The toy museum has turned into a museum with international recognition. The exhibits area was expanded to 1200 m2 in 1989 and to 1400 m2 in 1998 due to roof constructions. The Toy Museum and the German Games Archive in Nuremberg are part of the network Nuremberg Municipal Museums founded in 1994. Other places that are part of the network are the Dürer-Haus, the City Museum Fembohaus, the Tucher Mansion, the Museum for Industrial Culture, the Documentation Centre Nazi Party Rally Grounds and the Memorium Nuremberg Trials.

=== Gockelreiterbrunnen (Rooster Rider Fountain) ===
On the occasion of the inauguration of the museum in 1971, which incidentally marked the 500-year anniversary of Dürer’s birth, the Gockelreiterbrunnen (Rooster Rider Fountain), designed by Nuremberg artist, Michael Mathias Prechtl, was erected in front of the toy museum. The figure depicting a rooster rider is on top of a pipe rising up out of the fountain's washed-concrete basin. The colorfully painted ceramic figure, which is surrounded by iron bars, fits well into the location in two respects: not only is its shape reminiscent of a wooden toy referring to the function of the museum, but it also recalls Nuremberg as the city of toys.

== Exhibitions ==
The collection, which contains around 87,000 objects, of which only about five percent are visible in the museum, spans the time from antiquity to the present. It focuses on the development of toys over the past two hundred years. The great majority of the toys are located in the museum depot, but can also be viewed on the museum's website, which gives an overview of the cultural history of the toy. Nuremberg's special role as a metropolis of toys in the industrial age becomes particularly apparent due to the local toy industry.

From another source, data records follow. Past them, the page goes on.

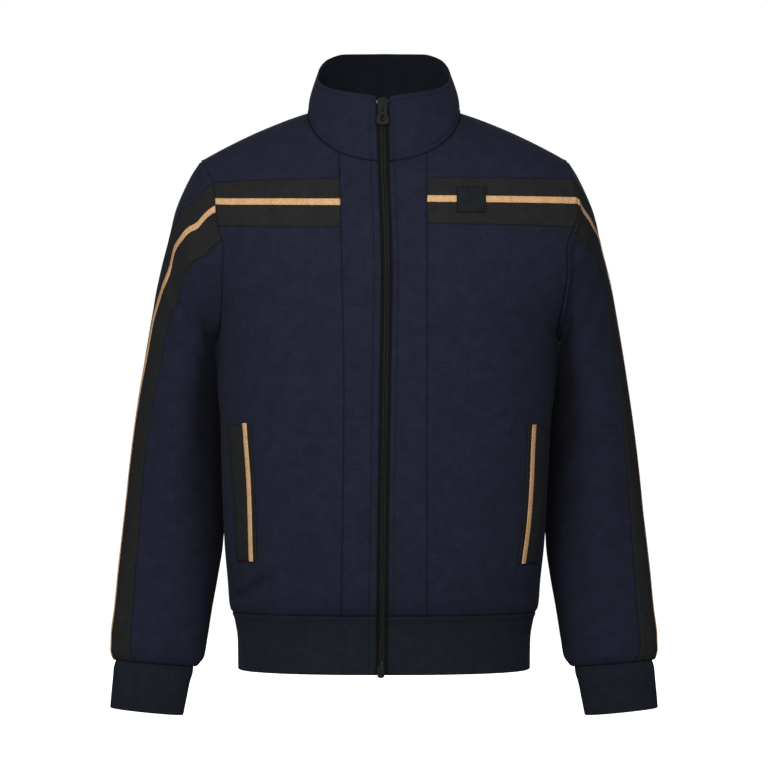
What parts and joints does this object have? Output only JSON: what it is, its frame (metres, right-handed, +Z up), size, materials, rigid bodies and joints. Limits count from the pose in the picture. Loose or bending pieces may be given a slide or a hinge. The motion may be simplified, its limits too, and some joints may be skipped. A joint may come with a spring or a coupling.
{
  "type": "zip-up sweatshirt",
  "caption": "Long-sleeved zip-up sweatshirt with a stand collar, ribbed waistband and cuffs, slanted welt pockets, and a striped contrast band across the chest and down each sleeve.",
  "frame": {"origin": "the nape: the middle of the back neck seam, where the wearer's neck and shoulders hold the garment", "axes": "+Z up, the front faces -Y, +X is the wearer's left"},
  "size_m": [0.6562, 0.2761, 0.7969],
  "materials": {
    "navy_knit": "matt smooth double knit, navy",
    "black_knit": "matt smooth double knit, black",
    "tan_braid": "flat woven braid, tan",
    "rib": "two-layer rib knit, dark navy",
    "zip_tape": "woven tape, black",
    "zip_coil": "moulded coil, black",
    "zip_metal": "black enamelled casting",
    "bright_stop": "pressed clamp"
  },
  "bodies": {
    "garment": {"front_lower_right": "navy_knit", "chest_band_right": "black_knit", "chest_stripe_right": "tan_braid", "chest_yoke_right": "navy_knit", "placket_right": "navy_knit", "front_lower_left": "navy_knit", "chest_band_left": "black_knit", "chest_stripe_left": "tan_braid", "chest_yoke_left": "navy_knit", "placket_left": "navy_knit", "back": "navy_knit", "waistband": "rib", "collar": "navy_knit", "sleeve_front_right": "navy_knit", "sleeve_band_right": "black_knit", "sleeve_back_right": "navy_knit", "sleeve_stripe_right": "tan_braid", "cuff_right": "rib", "pocket_welt_right": "black_knit", "pocket_stripe_right": "tan_braid", "sleeve_front_left": "navy_knit", "sleeve_band_left": "black_knit", "sleeve_back_left": "navy_knit", "sleeve_stripe_left": "tan_braid", "cuff_left": "rib", "pocket_welt_left": "black_knit", "pocket_stripe_left": "tan_braid", "chest_patch": "black_knit", "zip_tape_right": "zip_tape", "zip_tape_left": "zip_tape", "zip_chain": "zip_coil", "zip_slider": "zip_metal", "zip_bottom_stop": "zip_metal", "zip_top_stop_right": "bright_stop", "zip_top_stop_left": "bright_stop"},
    "pull_tab": {"zip_pull_tab": "zip_metal"}
  },
  "joints": [
    {"name": "pull_tab_swing", "type": "hinge", "parent": "garment", "child": "pull_tab", "pos_m": [-0.00162, -0.15416, 0.00339], "axis": [-1, 0, 0], "range_deg": [0, 135]}
  ]
}
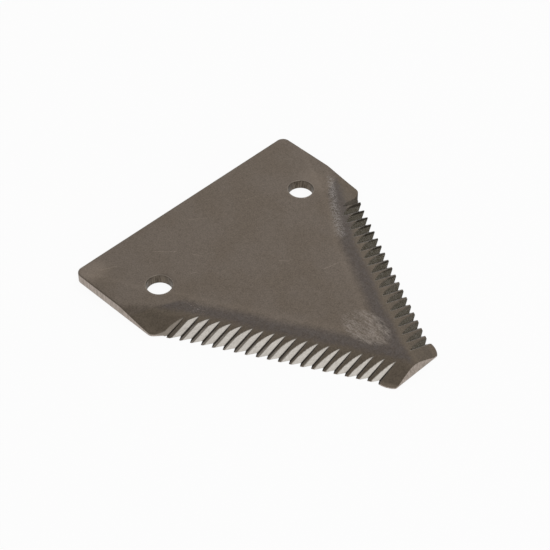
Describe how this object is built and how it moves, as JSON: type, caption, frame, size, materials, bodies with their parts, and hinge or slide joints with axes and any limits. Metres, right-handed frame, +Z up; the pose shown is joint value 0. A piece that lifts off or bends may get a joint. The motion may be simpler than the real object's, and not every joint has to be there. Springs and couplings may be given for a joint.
{
  "type": "serrated knife section",
  "caption": "Flat steel cutting blade for a mower knife bar: square heel with two rivet holes, and two bevelled, serrated edges that taper to a blunt nose.",
  "frame": {"origin": "midway between the two rivet holes, on the flat underside that seats on the knife bar", "axes": "+X across the section from hole to hole, +Y from the heel towards the nose, +Z up out of the bevelled and serrated face"},
  "size_m": [0.076, 0.0833, 0.0026],
  "materials": {
    "hardened_steel": "satin, heat tinted along the hardened edges"
  },
  "bodies": {
    "root": {"knife_section": "hardened_steel"}
  },
  "joints": []
}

=== Permanent exhibitions and other exhibition spaces ===
- Outdoor area
 Café La Kritz with backyard railroad
 Outdoor playground, Shadowland (rope net pyramid, rolling ball sculpture, labyrinth, distorting mirror)
- First floor
 In the Beginning was the Wood: wooden toys
 Special exhibitions/event room for temporary exhibitions
 Shop
- Second floor
 Dolls, dollhouses: Nuremberg kitchens or doll's kitchens, paper and tin figures
 Optical toys: zograscope, the magic lantern or the stereoscope.
- Third floor
 World of Technology: a large model railway layout, numerous vehicles, trains, steam engines, movable figures and more technical toys
- Top floor
 Toys since 1945: Lego, Barbie, Playmobil and more current toys
 The newly built kids’ area Kids on top offers a wide range of activities. Children can play, do handicrafts, play table-top football, experiment with various construction sets or read children’s books.